Autant dire que, jusqu’à preuve du contraire, le lancement de Captrain France ne fait pas rêver…
VFLI ou Captrain France : même logique mortifère
A vrai dire, VFLI ou Captrain, c’est la même logique du moins disant social, de la course à la productivité. Avec le projet Captrain France, la direction du Groupe SNCF a une stratégie et un objectif : détruire toutes les protections sociales des cheminotEs – qui sont pourtant un minimum conquis de hautes luttes et souhaitable pour touTEs les travailleuses et travailleurs du rail – en misant sur la concurrence généralisée, la « loi du marché », pour faire des filiales privées aux conditions de travail et aux protections sociales misérables la norme, et ainsi se donner des marges de profits plus grandes.
Captrain France est une machine prévue pour alimenter activement ce monde ferroviaire délétère, animé par la course à la rentabilité, où les travailleuses et travailleurs du rail sont jetéEs les unEs contre les autres, et où ce sont les moins bien lotiEs qui tirent l’ensemble vers le bas.
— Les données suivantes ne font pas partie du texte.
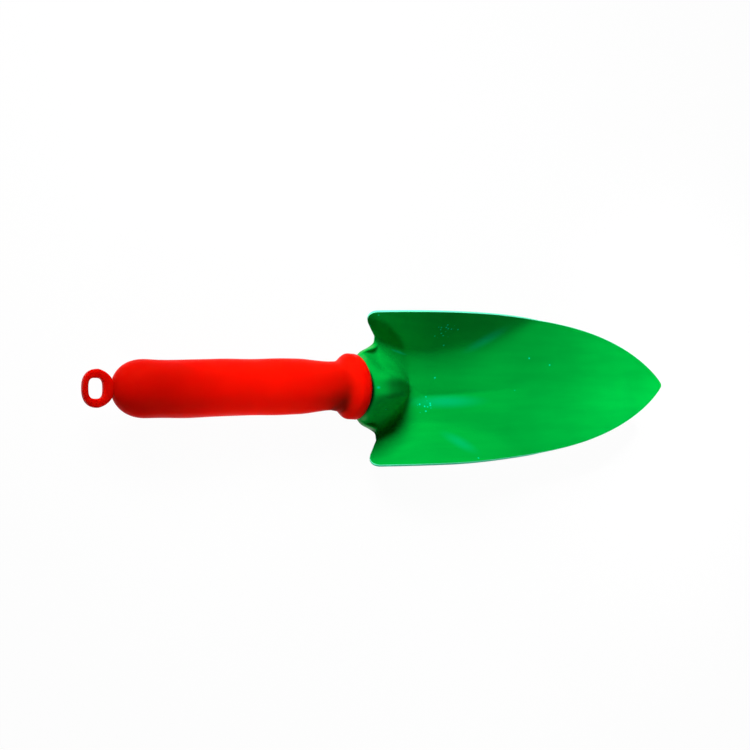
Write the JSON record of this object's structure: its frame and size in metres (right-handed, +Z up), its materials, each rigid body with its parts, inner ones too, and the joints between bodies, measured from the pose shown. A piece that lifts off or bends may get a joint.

La SNCF a supprimé 7000 emplois ces 3 dernières années, en plus d’avoir supprimé le statut de protection sociale ! Sur le combiné, par exemple, Captrain France vient de récupérer 2 contrats Froid Combi, lesquels étaient assurés par FRET SNCF depuis leur lancement en 1998. Conséquence : la destruction d’emplois s’intensifie chez le premier transporteur ferroviaire de marchandises en France, celui où le niveau social est le plus en faveur des salariéEs.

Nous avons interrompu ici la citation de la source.